Swedish multi-play operator Com Hem’s Q2 revenue saw a strong increase of of 38.1 per cent to SEK1,794 million (186.39m) while organic revenue, excluding Boxer, rose by 5 per cent to SEK1,364 millon. Operating profit (EBIT) rose by 16 per cent to SEK222 million.

Commenting on the results, Anders Nilsson, CEO at Com Hem Group, said: “The Com Hem Group showed strong operational momentum with good performance across all KPIs. This translated into solid financial performance as revenue and underlying EBITDA for the Group grew in-line with guidance. In the Com Hem Segment, record consumer ARPU and churn in the quarter following our annual price adjustments give us confidence in our strategy to focus on customer satisfaction. For Boxer we see initial signs that the repositioning from a TV-centric to a broadband-led operator is getting traction, resulting in a slowdown of the RGU decline, as broadband sales grow while DTT churn is significantly reduced.

Price adjustments implemented in the previous quarter drove a sequential consumer ARPU increase of SEK8 (2.3 per cent) to a record high of SEK376 while consumer churn declined from 13.6 per cent in the first quarter to 12.4 per cent, a record low. Our customer base grew by 8,000 in the segment and the number of RGUs increased by 8,000 with very strong growth in broadband, up 11,000 RGUs, modest growth in DTV, up 1,000 RGUs, and continued decline in telephony, down 5,000. Our TiVo base grew by 4,000 customers, now at 40 per cent of our DTV base.

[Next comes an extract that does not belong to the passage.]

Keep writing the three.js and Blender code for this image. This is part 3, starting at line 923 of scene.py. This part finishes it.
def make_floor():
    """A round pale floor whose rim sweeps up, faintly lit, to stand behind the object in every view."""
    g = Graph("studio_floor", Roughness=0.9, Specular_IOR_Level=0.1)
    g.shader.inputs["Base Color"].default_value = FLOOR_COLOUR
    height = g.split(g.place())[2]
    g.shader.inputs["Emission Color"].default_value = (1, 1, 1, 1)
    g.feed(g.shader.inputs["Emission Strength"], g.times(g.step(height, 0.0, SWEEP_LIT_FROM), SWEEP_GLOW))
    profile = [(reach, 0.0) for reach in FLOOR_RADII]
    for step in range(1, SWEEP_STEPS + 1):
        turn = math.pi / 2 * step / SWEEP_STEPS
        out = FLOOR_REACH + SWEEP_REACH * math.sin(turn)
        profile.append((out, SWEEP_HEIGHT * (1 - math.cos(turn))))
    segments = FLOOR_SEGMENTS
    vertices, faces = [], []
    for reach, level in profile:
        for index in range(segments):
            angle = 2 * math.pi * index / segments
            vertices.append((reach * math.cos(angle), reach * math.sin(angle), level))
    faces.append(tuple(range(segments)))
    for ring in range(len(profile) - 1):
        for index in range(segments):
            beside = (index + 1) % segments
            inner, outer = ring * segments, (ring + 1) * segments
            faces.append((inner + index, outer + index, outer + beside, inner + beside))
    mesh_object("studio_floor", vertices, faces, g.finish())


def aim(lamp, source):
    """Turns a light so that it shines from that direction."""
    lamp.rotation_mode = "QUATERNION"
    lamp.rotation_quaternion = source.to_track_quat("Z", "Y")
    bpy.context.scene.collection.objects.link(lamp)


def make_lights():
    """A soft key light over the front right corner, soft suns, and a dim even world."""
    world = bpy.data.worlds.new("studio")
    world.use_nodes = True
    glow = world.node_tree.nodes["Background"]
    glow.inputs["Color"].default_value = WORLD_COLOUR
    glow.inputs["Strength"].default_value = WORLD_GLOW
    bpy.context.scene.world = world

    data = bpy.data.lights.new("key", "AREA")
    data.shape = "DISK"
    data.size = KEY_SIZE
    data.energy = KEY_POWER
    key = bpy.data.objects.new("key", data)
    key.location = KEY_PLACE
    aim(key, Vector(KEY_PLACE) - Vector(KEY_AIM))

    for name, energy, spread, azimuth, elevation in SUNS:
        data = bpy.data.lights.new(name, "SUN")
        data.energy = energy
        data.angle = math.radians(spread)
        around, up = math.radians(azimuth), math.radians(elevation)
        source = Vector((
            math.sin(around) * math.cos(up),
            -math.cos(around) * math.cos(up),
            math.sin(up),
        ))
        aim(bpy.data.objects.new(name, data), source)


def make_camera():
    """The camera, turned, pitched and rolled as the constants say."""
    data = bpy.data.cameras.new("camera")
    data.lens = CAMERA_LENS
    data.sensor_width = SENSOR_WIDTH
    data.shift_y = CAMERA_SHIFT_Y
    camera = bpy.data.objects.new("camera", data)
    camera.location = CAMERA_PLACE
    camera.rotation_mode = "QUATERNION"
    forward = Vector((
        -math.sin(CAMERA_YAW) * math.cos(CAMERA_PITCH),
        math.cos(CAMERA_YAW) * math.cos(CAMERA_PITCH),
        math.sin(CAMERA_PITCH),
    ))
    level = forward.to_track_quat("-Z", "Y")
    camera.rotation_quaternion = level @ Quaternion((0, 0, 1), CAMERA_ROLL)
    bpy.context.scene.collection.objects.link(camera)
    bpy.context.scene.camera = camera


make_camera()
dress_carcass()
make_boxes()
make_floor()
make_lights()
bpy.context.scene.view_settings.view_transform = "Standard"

We made continued progress in our network expansion programme with 200,000 addressable households added in the quarter to a total of 600,000 since the start of the expansion, 200,000 of which are unique to Boxer. Since one year ago the Group has expanded its footprint by 30 per cent from 2 million to 2.6 million addressable households. In the first quarter we upgraded the footprint expansion target from 2.8 million to 3 million households by 2020, which constitutes an increase of 50 per cent from before the SDU expansion and the Boxer acquisition. In addition, we made progress on the new build project where fibre was deployed in selected trial areas during the quarter. Given high competition to deploy fibre in attractive areas, we need more time to further evaluate the feasibility of scaling up new build with attractive payback beyond the trials and expect to announce a decision later in 2017.

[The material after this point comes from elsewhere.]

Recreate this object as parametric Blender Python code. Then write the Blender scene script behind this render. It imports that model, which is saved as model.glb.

We started this year setting out some ambitious but achievable goals. This quarter we saw clear signs that the initiatives set in motion in previous periods are already producing concrete benefits. While we execute on our current growth drivers we also look to the future for further opportunities as we prepare the company to operate in a converged market. This continues to be a year of operational focus as we execute on initiatives to improve customer satisfaction in the core cable business, set up the Boxer business to capitalise on the fibration of the SDU market and make headway toward our goal to connect 3 million addressable households by 2020.